In this study, AMM technology is utilized as a closed molding tool for composite manufacturing (CM). The sequence of developing an AM part is separated into three primary processing stages: pre-processing, intermediate-processing, and post-processing. We investigated one component from each stage for its contribution to fabricating an airtight hermetic AM part for closed molding. It was found that LH has a significant impact on the porosity of the printed specimen, therefore controlling its ability to contain pressurized air. By reducing the LH 62% from 0.4 mm to 0.15 mm, we reduced the volumetric flow rate by greater than 90%. WT also showed to have an impact on the porosity of the printed part. The largest WT examined 6 mm, outperformed its opponents 3 mm and 1 mm WT in their respective LH category. Due to the demand for reduced time and materials, a 1-mm WT was paired with 0.15 LH to create the AMM tool with the least number of pores in a short manufacturing processing time.

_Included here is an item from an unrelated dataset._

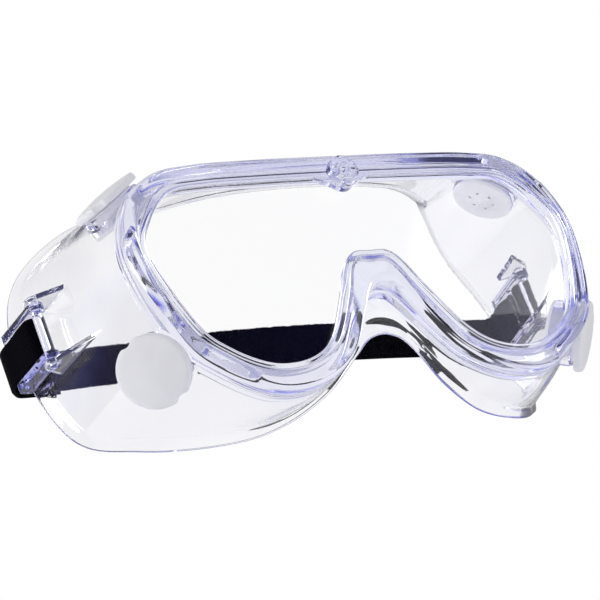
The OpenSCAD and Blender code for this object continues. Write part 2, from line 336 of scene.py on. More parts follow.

Post-processing proved to be necessary to completely seal the tools’ exterior surface for closed molding CM. Once post-processed, the AMM tool was able to hold a vacuum to fabricate a composite laminate. Compared to composite laminates manufactured by well-established CM techniques, HL and VARTM, AMM laminates displayed tensile properties within 22% of the average ultimate strength values and 0.3% of maximum strain until failure. Despite reduced tensile values due to excess resin and dry locations from improper wetting, AM was shown to be controllable, flexible, customizable, and achieved the desired goal for CM. AM has demonstrated the capability to produce molding/ tooling structures at low cost, with reduced lead time with high flexibility.